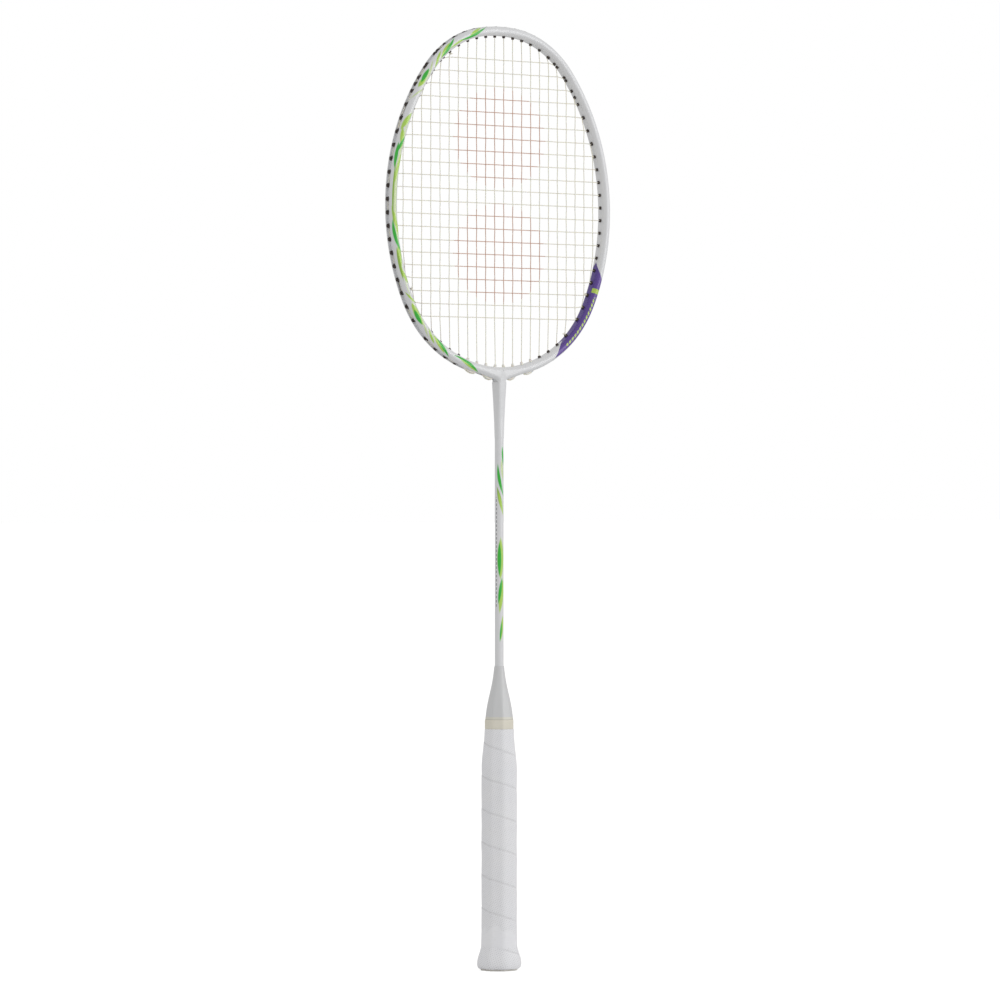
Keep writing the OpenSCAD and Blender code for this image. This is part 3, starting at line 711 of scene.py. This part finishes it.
def paper_floor():
    """White paper, lit so that it runs into the white room behind it."""
    s = Shader("paper_floor", Specular_IOR_Level=0.1, Emission_Color=(1, 1, 1, 1))
    s.put(s.times(s.nodes.new("ShaderNodeLightPath").outputs["Is Camera Ray"], 0.6),
          s.surface.inputs["Emission Strength"])
    s.bump(s.noise(60, 2.0), 0.05)
    return s.finish(s.mix(s.noise(2.0, 2.0), rgb(226, 226, 226), rgb(230, 230, 230)), 0.85)


# ---------------- the head, throat and tail
def wall_side(depth):
    """Half the inner wall's outline, (distance in from the wall, y), from its middle to the face."""
    return rounded([(0, 0), (0, depth - BEVEL_D), (BEVEL_W, depth), (BEVEL_W + CORNER_R + 0.1, depth)],
                   [CORNER_R, CORNER_R])


def groove_side(depth):
    """Half the outer wall's outline, from the face to the middle of the groove's floor."""
    return rounded([(BEVEL_W + CORNER_R + 0.1, depth), (BEVEL_W, depth), (0, depth - BEVEL_D),
                    (0, GROOVE_HALF), (GROOVE_DEPTH, GROOVE_HALF - 0.1), (GROOVE_DEPTH, 0)],
                   [CORNER_R, CORNER_R, LIP_R, LIP_R])


def tail_side(half, depth, power, count):
    """A quarter of the tail's outline, (distance in from its side, y), from the axis to the side."""
    angles = np.linspace(math.pi / 2, 0, count)
    return np.c_[half * (1 - np.cos(angles) ** (2 / power)), depth * np.sin(angles) ** (2 / power)]


FILLET_S = 6.0
# Cuts in the tail, in each half of the fillet, on the slope and round the rest of the hoop
TAIL_CUTS, FILLET_CUTS, SLOPE_CUTS, HOOP_CUTS = 36, 6, 12, 215

# The tail from the head down: height under the head's lower edge, half width, half depth, squareness
TAIL_SHAPE = np.array([(-2.0, 3.95, HALF_D, 6.0), (4.0, TAIL_HALF + 0.1, 4.75, 5.5), (17.0, 3.42, 4.05, 4.2),
                       (31.0, 3.24, 3.4, 3.0), (44.0, 3.19, 3.19, 2.2), (45.0, 3.12, 3.12, 2.0)])
TAIL_TOP = TOTAL - HEAD_LENGTH


def tail_value(z, column):
    return np.interp(TAIL_TOP - z, TAIL_SHAPE[:, 0], TAIL_SHAPE[:, column])


def frame_stations():
    """Cuts across the right half, from the tail's foot up the throat and round to the head's top.

    Each has the point on the inner wall and the way into the wall from it, the same for the outer wall,
    how far the cut is the tail's rather than the hoop's, its place along the hoop, and whether it has
    an inner wall at all. The fillet's cuts lead FILLET_S along the hoop.
    """
    top = np.array([GUSSET_REACH, HEAD_BOTTOM[1] - math.sqrt(BOTTOM_OUTER**2 - GUSSET_REACH**2)])
    foot = np.array([TAIL_HALF, TAIL_TOP - GUSSET_DROP])
    slope = heading(foot, top)
    centre = foot + FILLET_R * np.array([1, math.tan(slope) - 1 / math.cos(slope)])
    into = np.array([-math.sin(slope), math.cos(slope)])
    stations = []

    def cut_on_axis(z, outer, into_outer, tail, s):
        stations.append(((0, z), (0, -1), outer, into_outer, tail, s, False))

    def cut_at_wall(s, outer, into_outer):
        middle, away = on_loop(s)
        stations.append((middle - HALF_W * away, away, outer, into_outer, 0.0, s, True))

    for z in np.linspace(TAIL_FOOT - 0.2, centre[1], TAIL_CUTS)[:-1]:
        cut_on_axis(z, (tail_value(z, 1), z), (-1, 0), 1.0, z - TAIL_TOP)
    axis_top = TAIL_TOP + 2 * HALF_W - BEVEL_W
    turned = (math.pi / 2 - slope) / 2
    for share in np.linspace(0, 1, FILLET_CUTS + 1):
        out = polar(math.pi - share * turned)
        z = centre[1] + (axis_top - centre[1]) * share ** 1.3
        cut_on_axis(z, centre + FILLET_R * out, out, 1 - smooth(share), z - TAIL_TOP - 8)
    for i in range(1, FILLET_CUTS + 1):
        out = polar(math.pi - (1 + i / FILLET_CUTS) * turned)
        cut_at_wall(FILLET_S * (i - 1) / (FILLET_CUTS - 1), centre + FILLET_R * out, out)
    join = BOTTOM_R * math.asin(GUSSET_REACH / BOTTOM_OUTER)
    touch = centre + FILLET_R * into
    for share in np.linspace(0, 1, SLOPE_CUTS + 1)[1:]:
        cut_at_wall(FILLET_S + (join - FILLET_S) * share, touch + (top - touch) * share, into)
    for s in np.linspace(join, HALF_LOOP, HOOP_CUTS)[1:]:
        middle, away = on_loop(s)
        cut_at_wall(s, middle + HALF_W * away, -away)
    return stations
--
Exercise goal
Please repeat the listing exactly, with nothing left out.

Result for this task
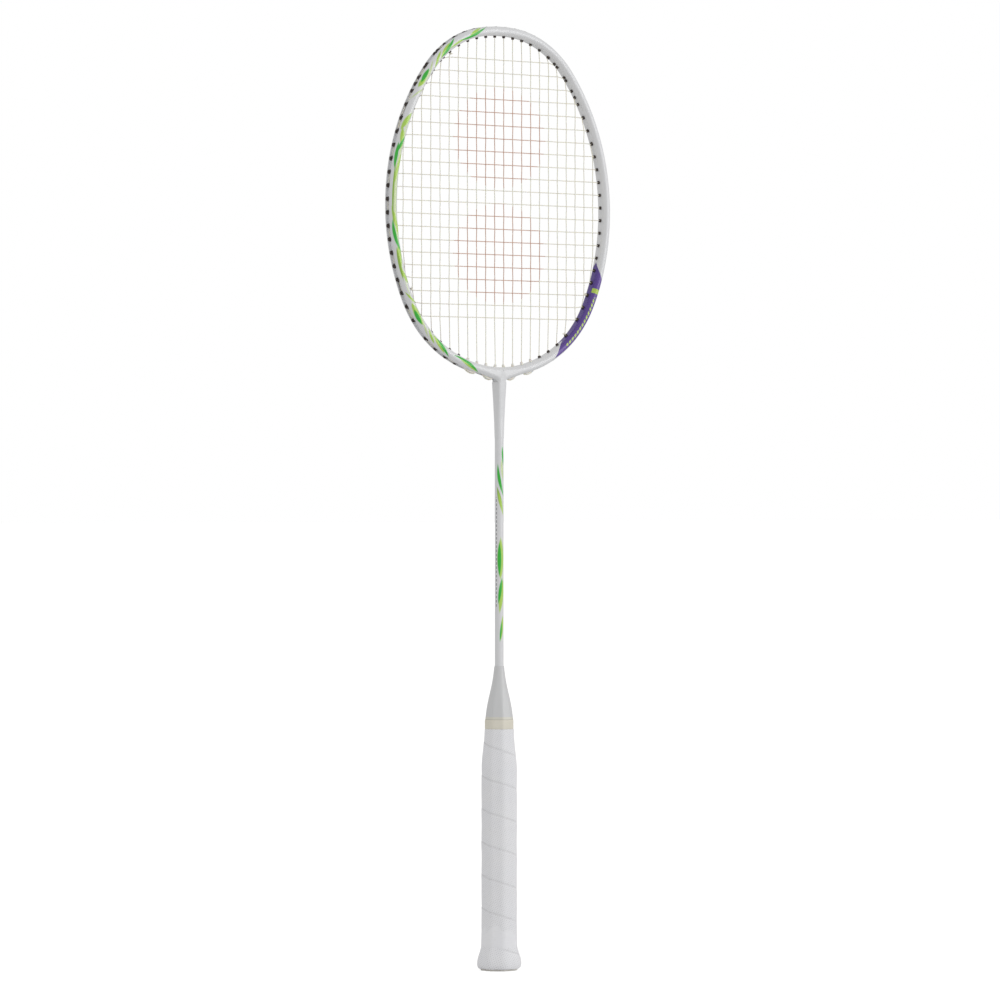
Keep writing the OpenSCAD and Blender code for this image. This is part 3, starting at line 711 of scene.py. This part finishes it.
def paper_floor():
    """White paper, lit so that it runs into the white room behind it."""
    s = Shader("paper_floor", Specular_IOR_Level=0.1, Emission_Color=(1, 1, 1, 1))
    s.put(s.times(s.nodes.new("ShaderNodeLightPath").outputs["Is Camera Ray"], 0.6),
          s.surface.inputs["Emission Strength"])
    s.bump(s.noise(60, 2.0), 0.05)
    return s.finish(s.mix(s.noise(2.0, 2.0), rgb(226, 226, 226), rgb(230, 230, 230)), 0.85)


# ---------------- the head, throat and tail
def wall_side(depth):
    """Half the inner wall's outline, (distance in from the wall, y), from its middle to the face."""
    return rounded([(0, 0), (0, depth - BEVEL_D), (BEVEL_W, depth), (BEVEL_W + CORNER_R + 0.1, depth)],
                   [CORNER_R, CORNER_R])


def groove_side(depth):
    """Half the outer wall's outline, from the face to the middle of the groove's floor."""
    return rounded([(BEVEL_W + CORNER_R + 0.1, depth), (BEVEL_W, depth), (0, depth - BEVEL_D),
                    (0, GROOVE_HALF), (GROOVE_DEPTH, GROOVE_HALF - 0.1), (GROOVE_DEPTH, 0)],
                   [CORNER_R, CORNER_R, LIP_R, LIP_R])


def tail_side(half, depth, power, count):
    """A quarter of the tail's outline, (distance in from its side, y), from the axis to the side."""
    angles = np.linspace(math.pi / 2, 0, count)
    return np.c_[half * (1 - np.cos(angles) ** (2 / power)), depth * np.sin(angles) ** (2 / power)]


FILLET_S = 6.0
# Cuts in the tail, in each half of the fillet, on the slope and round the rest of the hoop
TAIL_CUTS, FILLET_CUTS, SLOPE_CUTS, HOOP_CUTS = 36, 6, 12, 215

# The tail from the head down: height under the head's lower edge, half width, half depth, squareness
TAIL_SHAPE = np.array([(-2.0, 3.95, HALF_D, 6.0), (4.0, TAIL_HALF + 0.1, 4.75, 5.5), (17.0, 3.42, 4.05, 4.2),
                       (31.0, 3.24, 3.4, 3.0), (44.0, 3.19, 3.19, 2.2), (45.0, 3.12, 3.12, 2.0)])
TAIL_TOP = TOTAL - HEAD_LENGTH


def tail_value(z, column):
    return np.interp(TAIL_TOP - z, TAIL_SHAPE[:, 0], TAIL_SHAPE[:, column])


def frame_stations():
    """Cuts across the right half, from the tail's foot up the throat and round to the head's top.

    Each has the point on the inner wall and the way into the wall from it, the same for the outer wall,
    how far the cut is the tail's rather than the hoop's, its place along the hoop, and whether it has
    an inner wall at all. The fillet's cuts lead FILLET_S along the hoop.
    """
    top = np.array([GUSSET_REACH, HEAD_BOTTOM[1] - math.sqrt(BOTTOM_OUTER**2 - GUSSET_REACH**2)])
    foot = np.array([TAIL_HALF, TAIL_TOP - GUSSET_DROP])
    slope = heading(foot, top)
    centre = foot + FILLET_R * np.array([1, math.tan(slope) - 1 / math.cos(slope)])
    into = np.array([-math.sin(slope), math.cos(slope)])
    stations = []

    def cut_on_axis(z, outer, into_outer, tail, s):
        stations.append(((0, z), (0, -1), outer, into_outer, tail, s, False))

    def cut_at_wall(s, outer, into_outer):
        middle, away = on_loop(s)
        stations.append((middle - HALF_W * away, away, outer, into_outer, 0.0, s, True))

    for z in np.linspace(TAIL_FOOT - 0.2, centre[1], TAIL_CUTS)[:-1]:
        cut_on_axis(z, (tail_value(z, 1), z), (-1, 0), 1.0, z - TAIL_TOP)
    axis_top = TAIL_TOP + 2 * HALF_W - BEVEL_W
    turned = (math.pi / 2 - slope) / 2
    for share in np.linspace(0, 1, FILLET_CUTS + 1):
        out = polar(math.pi - share * turned)
        z = centre[1] + (axis_top - centre[1]) * share ** 1.3
        cut_on_axis(z, centre + FILLET_R * out, out, 1 - smooth(share), z - TAIL_TOP - 8)
    for i in range(1, FILLET_CUTS + 1):
        out = polar(math.pi - (1 + i / FILLET_CUTS) * turned)
        cut_at_wall(FILLET_S * (i - 1) / (FILLET_CUTS - 1), centre + FILLET_R * out, out)
    join = BOTTOM_R * math.asin(GUSSET_REACH / BOTTOM_OUTER)
    touch = centre + FILLET_R * into
    for share in np.linspace(0, 1, SLOPE_CUTS + 1)[1:]:
        cut_at_wall(FILLET_S + (join - FILLET_S) * share, touch + (top - touch) * share, into)
    for s in np.linspace(join, HALF_LOOP, HOOP_CUTS)[1:]:
        middle, away = on_loop(s)
        cut_at_wall(s, middle + HALF_W * away, -away)
    return stations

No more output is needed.